Combined, these two mandates would require about 500TWh of renewable energy, said T&E — equivalent to all the wind power currently generated in Europe, or France’s total electricity consumption.
“The 2.6% of green hydrogen and e-fuels will require more renewable electricity in 2030 than all the electricity consumed by battery electric vehicles (cars, buses, trucks) in that year,” said T&E in a statement.
It added: “The European energy grid is gradually decarbonising with more renewables and less fossil-fuel coal and gas-powered electricity. But without additional renewables tied to hydrogen targets, the EU’s plan will likely result in renewables being diverted from the grid and undercut the emissions savings from electric vehicles by making the grid dirtier. With gas the most common marginal fuel to plug gaps, this strategy would be punishingly expensive with gas prices so high.”

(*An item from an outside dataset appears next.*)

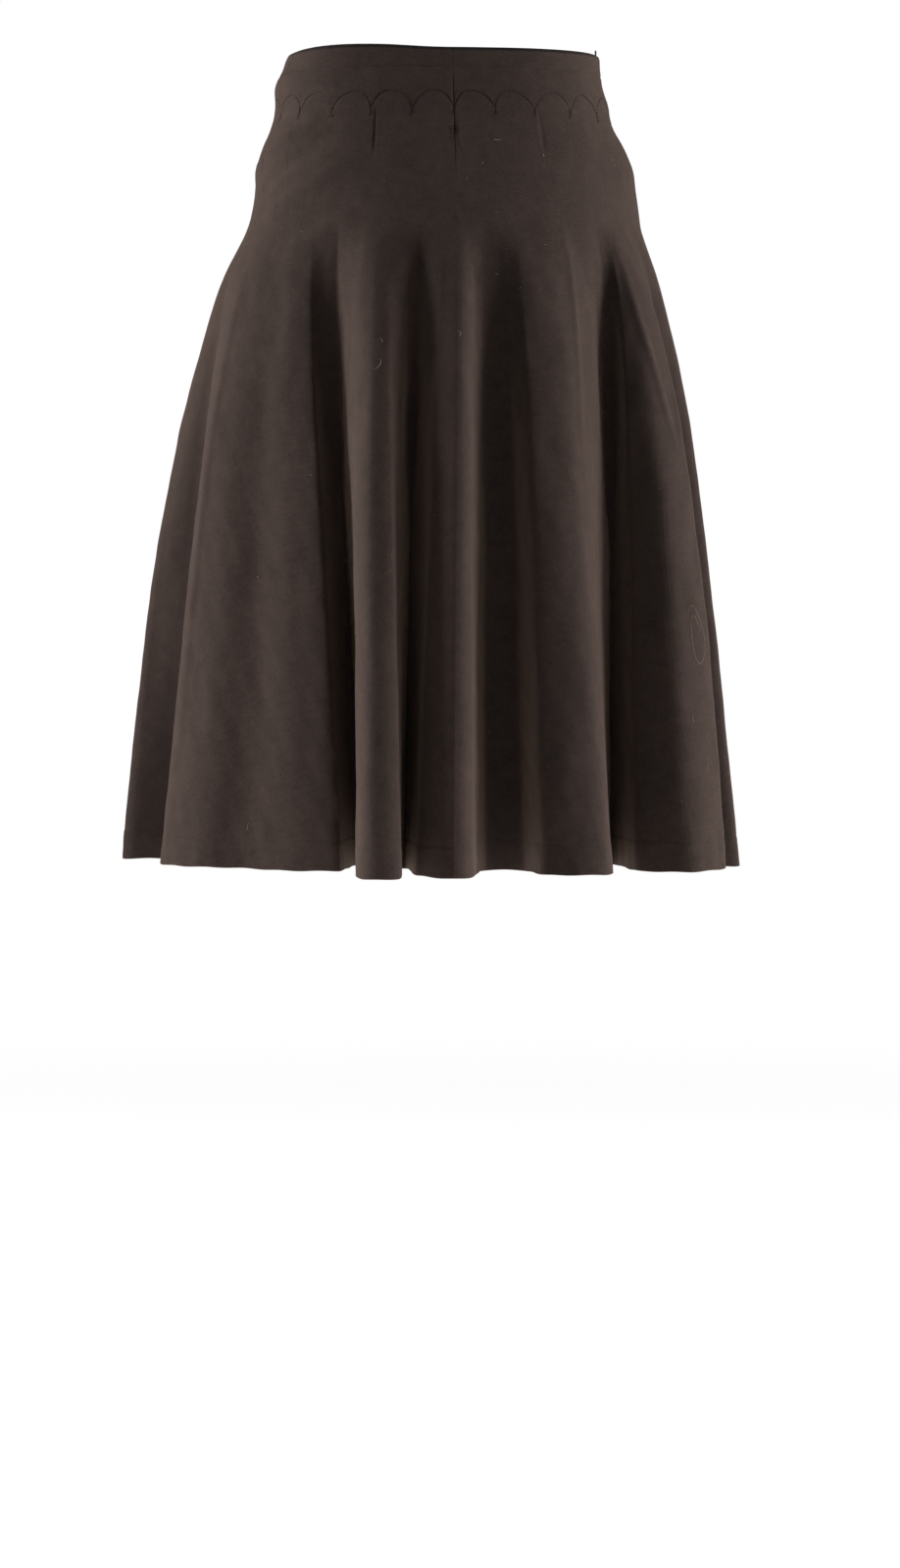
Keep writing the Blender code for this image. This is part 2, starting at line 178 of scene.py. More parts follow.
# The centre back seam: its closure's dip, the drops where it comes and goes, and its pucker.
NEAR_THREADS = 0.02
BACK_DIP = 0.35 * MM
BACK_DIP_WIDTH = 1.1 * MM
BACK_SWELL = 0.1 * MM
BACK_SWELL_AT = 3.5 * MM
BACK_SWELL_WIDTH = 2 * MM
BACK_COMES = (15 * MM, 30 * MM)
BACK_GOES = (64 * MM, 80 * MM)
BACK_END = 90 * MM
PUCKER_AT = 58 * MM
PUCKER_HEIGHT = 3 * MM
PUCKER_WIDTH = 4 * MM
PUCKER_DIP = 0.5 * MM

# The turned hem: its step, the dip at its stitch line, and its soft waves.
HEM_STEP = 0.15 * MM
HEM_DIP = 0.2 * MM
HEM_DIP_WIDTH = 0.8 * MM
HEM_WAVE_RUNS = (9 * MM, 31 * MM)
HEM_WAVE_HEIGHT = 0.18 * MM

# Short darts below the scallops. The table gives each one's bearing at the top and at the tip
# in degrees, and the drop of its tip in mm.
DART_DIP = 0.5 * MM
DART_DIP_WIDTH = 0.9 * MM
DART_SWELL = 0.05 * MM
DART_SWELL_AT = 2.8 * MM
DART_SWELL_WIDTH = 1.8 * MM
DARTS = (
    (-32.6, -31.0, 71),
    (36.4, 35.0, 70),
    (150.5, 149.0, 76),
    (209.0, 210.0, 75),
)

# The main creases and soft swells of the cloth: where each starts and ends, as a bearing on
# the hip and a drop, its half width and its depth, all in degrees and mm. A positive depth is
# a ridge. Each is felt a few half widths away and some degrees past its ends.
CREASE_STEPS = 15
CREASE_REACH = 4
CREASE_SWING = 16
CREASE_TAPER = 0.8
CREASES = (
    (-90, 50, -50, 28, 5, -1.2),
    (-94, 88, -52, 46, 6, 2.2),
    (-88, 110, -44, 58, 6, -2.2),
    (-84, 134, -38, 80, 8, 2.2),
    (-74, 150, -34, 104, 8, -1.6),
    (-40, 96, -14, 118, 10, 0.5),
    (-24, 128, -20, 196, 7, -0.7),
    (-6, 120, -5, 190, 6, 0.6),
    (12, 90, 34, 104, 9, -0.5),
    (22, 132, 24, 214, 7, 0.7),
    (40, 118, 44, 190, 7, -0.8),
    (52, 66, 84, 58, 6, -0.9),
    (56, 92, 88, 80, 8, 0.9),
    (60, 128, 66, 190, 6, -0.8),
    (98, 52, 124, 70, 9, 0.9),
    (100, 84, 128, 112, 10, -0.9),
    (140, 96, 168, 84, 9, 0.7),
    (158, 120, 164, 182, 8, -0.8),
    (184, 70, 214, 78, 9, -0.7),
    (190, 118, 194, 190, 8, 0.8),
    (222, 104, 248, 84, 9, 0.9),
    (236, 130, 240, 196, 8, -0.9),
    (-87, 150, -86, 420, 12, -5.0),
    (-69, 150, -68, 520, 3.5, 1.3),
    (-45, 128, -44, 330, 9, -3.5),
    (-14, 150, -13, 340, 8, -2.5),
    (10, 160, 11, 340, 10, -2.5),
    (47, 140, 50, 350, 9, -4.0),
    (55.8, 134, 61.1, 290, 3.2, 1.6),
    (67, 126, 61.6, 290, 3.0, 1.4),
    (36.8, 124, 32.6, 290, 3.2, 1.3),
    (1.0, 60, 3.6, 73, 1.3, 0.6),
    (-1.2, 60, -2.6, 70, 1.6, -0.4),
    (-70, 260, -66, 430, 9, 0.7),
    (-58, 330, -57, 500, 8, -0.6),
    (-46, 300, -44, 470, 8, 0.6),
    (-21, 300, -20, 430, 6, -0.4),
    (26, 330, 27, 500, 9, 0.5),
    (31, 240, 32, 380, 6, -0.5),
    (60, 300, 61, 470, 7, 0.6),
    (100, 300, 101, 470, 9, -0.7),
    (126, 320, 127, 500, 9, 0.7),
    (152, 280, 151, 430, 9, -0.6),
    (178, 340, 180, 500, 10, 0.7),
    (207, 300, 208, 450, 9, -0.6),
    (233, 320, 234, 500, 9, 0.7),
)

# Sewing: the scallops' stitched arcs run a little past each other at the seam's points, and
# a bar of threads closes the centre back seam below its opening.
STITCH = 2.3 * MM
STITCH_GAP = 0.7 * MM
THREAD_RADIUS = 0.2 * MM
THREAD_SIDES = 6
ARC_REACH = 1.07
ARC_TOP = SCALLOP_TOP - 0.6 * MM
ARC_FOOT = 49.0 * MM
ARC_SAMPLES = 200
BAR_DROPS_MM = (56.6, 58.5, 60.6)
BAR_HALF_WIDTH = 4.0 * MM
BAR_SLOPE = 0.25 * MM

# Lint on the back: bearing on the hip, drop, length in mm, lean from the vertical in degrees
# and half the thickness in mm. A short one is a speck.
LINT = (
    (34.0, 75.9, 1.0, 60, 0.42),
    (62.8, 75.9, 0.9, 40, 0.32),
    (63.2, 79.9, 1.0, 110, 0.34),
    (17.1, 65.9, 4.0, 84, 0.16),
    (-40.4, 359.4, 1.1, 20, 0.28),
    (-39.9, 383.3, 1.1, 70, 0.24),
    (-57.9, 371.4, 1.2, 30, 0.28),
    (-25.0, 224.0, 8.5, -27, 0.14),
    (0.4, 202.6, 4.5, 20, 0.13),
    (-24.5, 207.5, 3.5, 30, 0.13),
    (-23.3, 354.5, 6.5, 12, 0.12),
    (-58.0, 548.0, 6.0, -25, 0.13),
    (-9.0, 330.0, 5.0, 15, 0.10),
    (44.0, 300.0, 4.0, -12, 0.10),
    (59.0, 470.0, 7.0, 6, 0.13),
    (60.5, 505.0, 5.0, -10, 0.12),
    (-70.0, 480.0, 4.0, 55, 0.11),
    (-50.0, 300.0, 3.5, 80, 0.10),
)
LINT_SEED = 11
LOOSE_LINT = 60
LOOSE_DROPS_MM = (60.0, 560.0)
LOOSE_LENGTHS_MM = (1.5, 4.5)
LOOSE_RADII_MM = (0.05, 0.09)
LINT_CURL = 0.12
HAIR_RADIUS = 0.13 * MM
HAIR_BEARING = 60.4
HAIR_DROP = 414 * MM
HAIR_HALF_WIDTH = 8.0 * MM
HAIR_HALF_HEIGHT = 23.0 * MM
HAIR_TURNS = 1.35
HAIR_STEPS = 110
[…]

Geert Decock, electricity and energy manager at T&E, added: “The EU is playing a high risk hydrogen strategy. We do need hydrogen for ships and planes, but it is reckless to heap unnecessary pressure on wind and solar when clean electricity will be needed to power the growing number of electric cars and heat pumps for homes.
“The EU must ensure that any hydrogen production is coupled with new renewable energy generation. Otherwise today’s high gas and electricity prices will feel like a bargain compared with what’s to come.”